L’avocat de Shalon n’a pas répondu à un courriel du Times of Israel, un courriel qui demandait des clarifications et des commentaires sur le dossier.
La police autrichienne a refusé de donner des détails sur l’identité des personnes soupçonnées ou non-soupçonnées dans le dossier de Barak, renvoyant à ses communiqués de presse et autres publications rendues publiques dans l’affaire.

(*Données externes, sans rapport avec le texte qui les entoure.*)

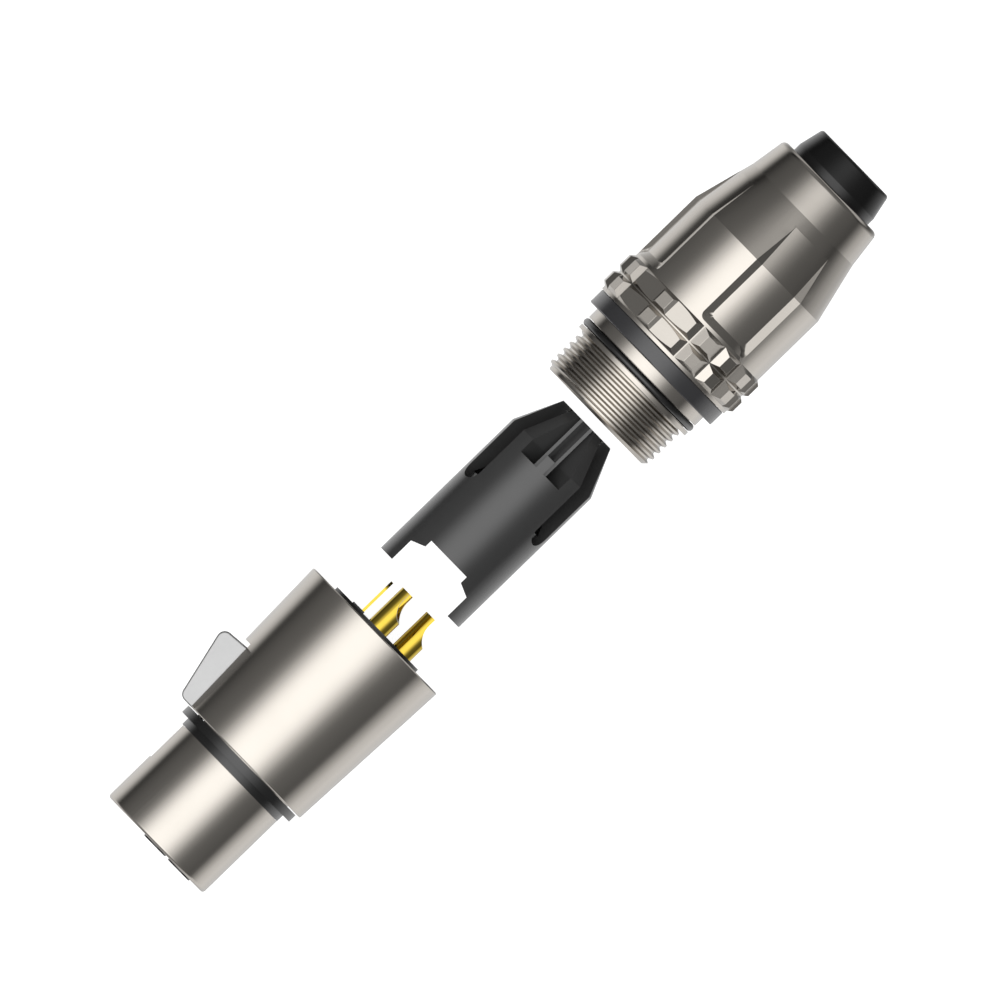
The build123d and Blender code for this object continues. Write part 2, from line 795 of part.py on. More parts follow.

Pendant ce temps, la police autrichienne a retrouvé 1 330 victimes, dans le pays seulement, de l’escroquerie mise au point par le « Loup de Sofia ». Elle a saisi 2,5 millions d’euros sur les comptes de Gal Barak, une somme qui sera utilisée pour indemniser les victimes. Onze autres suspects se trouvent actuellement encore en détention, et notamment plusieurs ressortissants israéliens dont l’identité n’a pas été communiquée.